If updated information is found, then it automatically stores the entire list in those files. Note that it ignores any other information like numbers, the numbers of posts seen that are not really worth to send notifications.
Memory status using cron
Figure below describes memory use checked by cron service status command.
Update logs
2019.08.21. Version: 0.1.0va
- Project KENS initiated, author(SukJoon Oh, acoustikue)
2019.08.24. Version: 0.1.1va
- Telegram ID saving function added. No more receiving only recent ID’s, preventing skipping sending messages for random ID’s.
- Administrator notification service module added.
- Fixed giving alert every hour, even there’s no updated information in the notice board.
2019.08.25. Version: 0.1.3vb
- KNS on KENS project successfully tested. Version upgraded to BETA.
- Hello KNS! New service has been launched.

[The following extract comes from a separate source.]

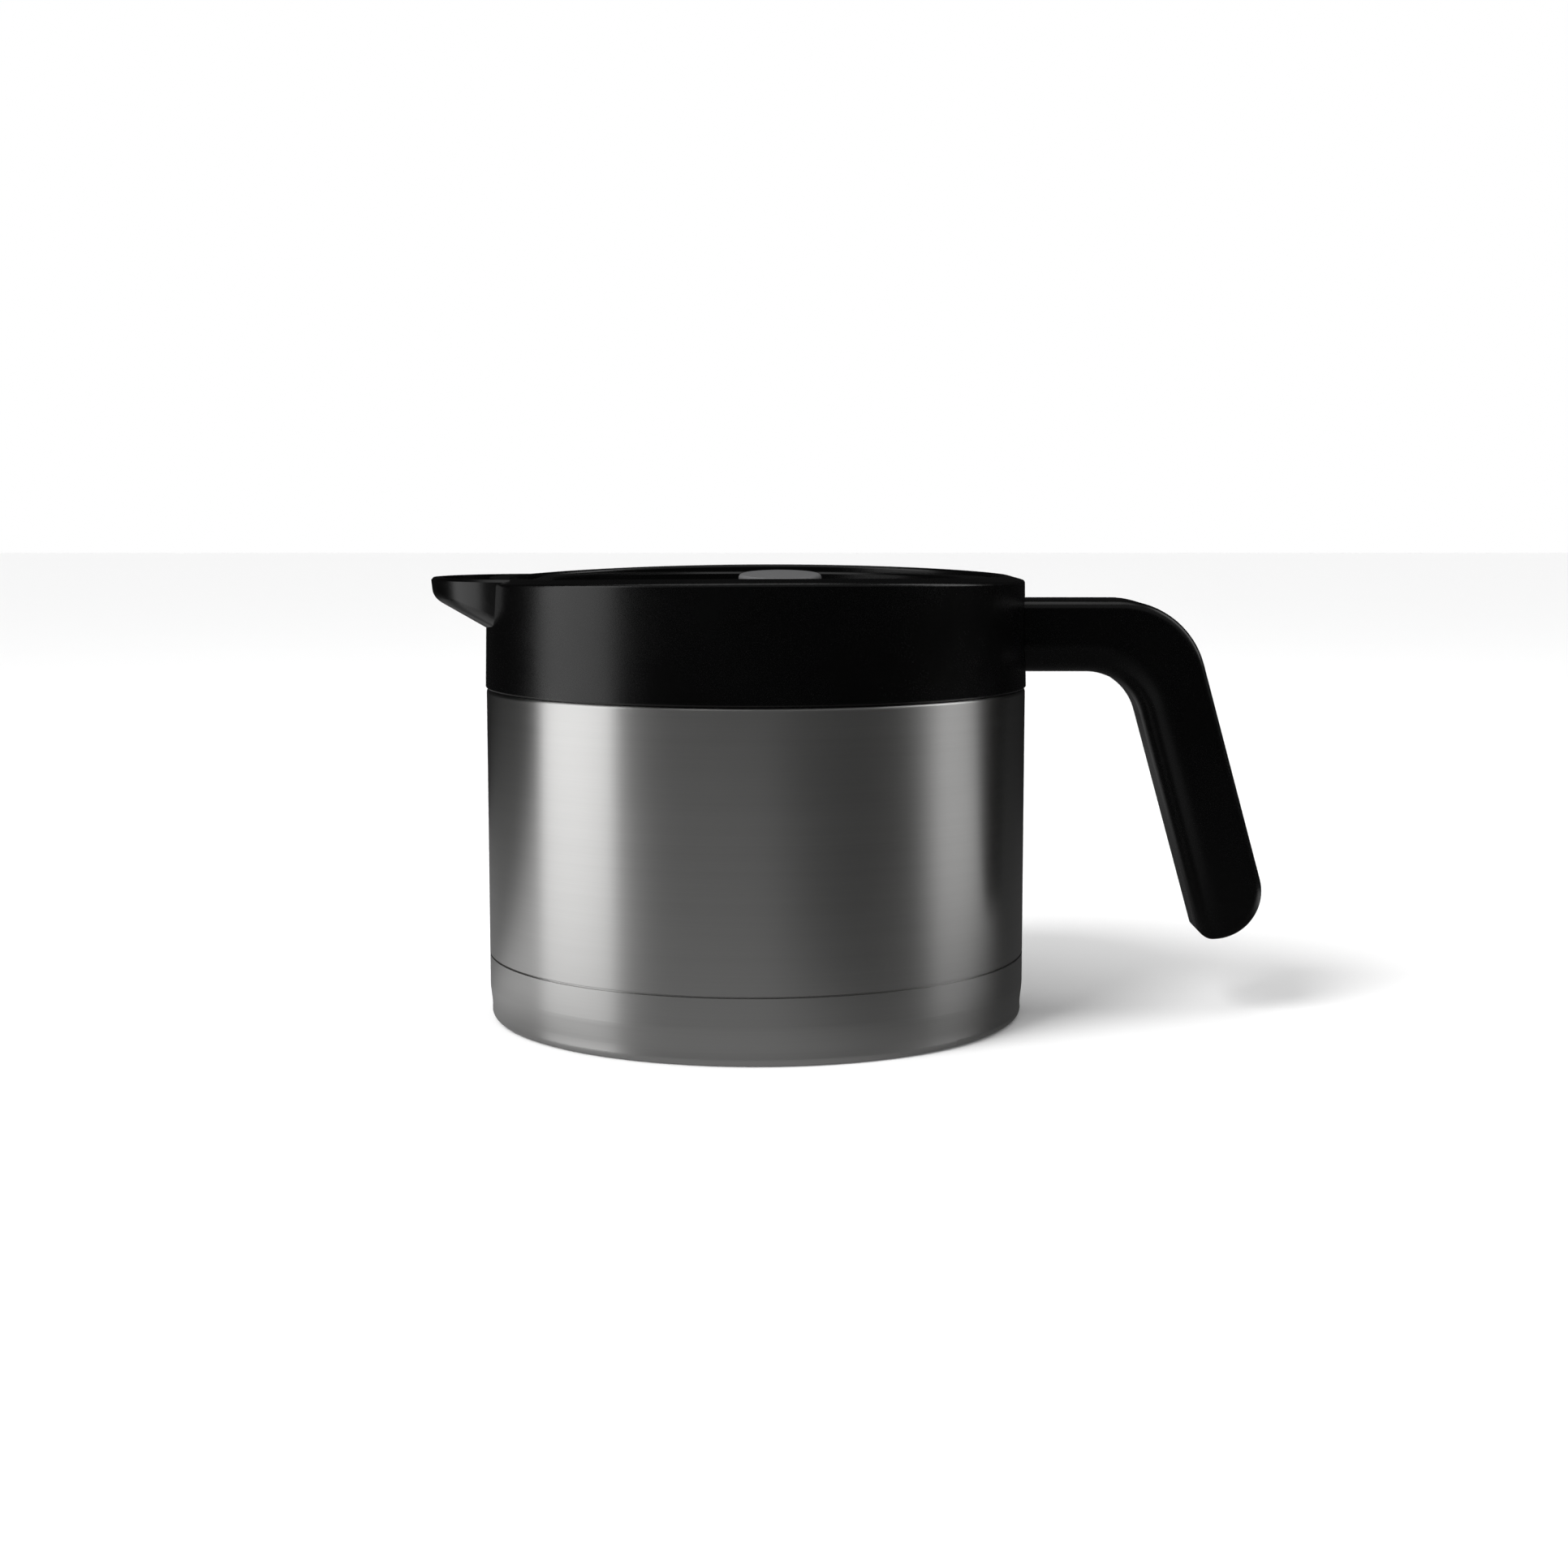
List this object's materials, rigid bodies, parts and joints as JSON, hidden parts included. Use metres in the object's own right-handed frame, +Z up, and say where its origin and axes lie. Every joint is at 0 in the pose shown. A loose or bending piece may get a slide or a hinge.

This project is named KNS(Konkuk Univ Notice board Scraper). It is mainly focused on scraping main homepage notice board, where as KENS is only for the EE homepage.
- 0.1.3vb is beta version, so it only sends notification of Haksa and Janghak section, but other tabs will be supported in the later version.
- Directory scanning process added, for convenience in launching server.
2019.08.27. Version: 0.1.6vb
- KNS on KENS project updated! Now more tabs are supported.
- Guukjae, haksaeng, ilban tab support was added. Other remaining tabs need a slight different algorithm, so please wait for later update.
- Note that this service is still BETA, so there might be unexpected actions, for instance KNS catches even a slight modifications of a string in a single title. This will be fixed in the later update.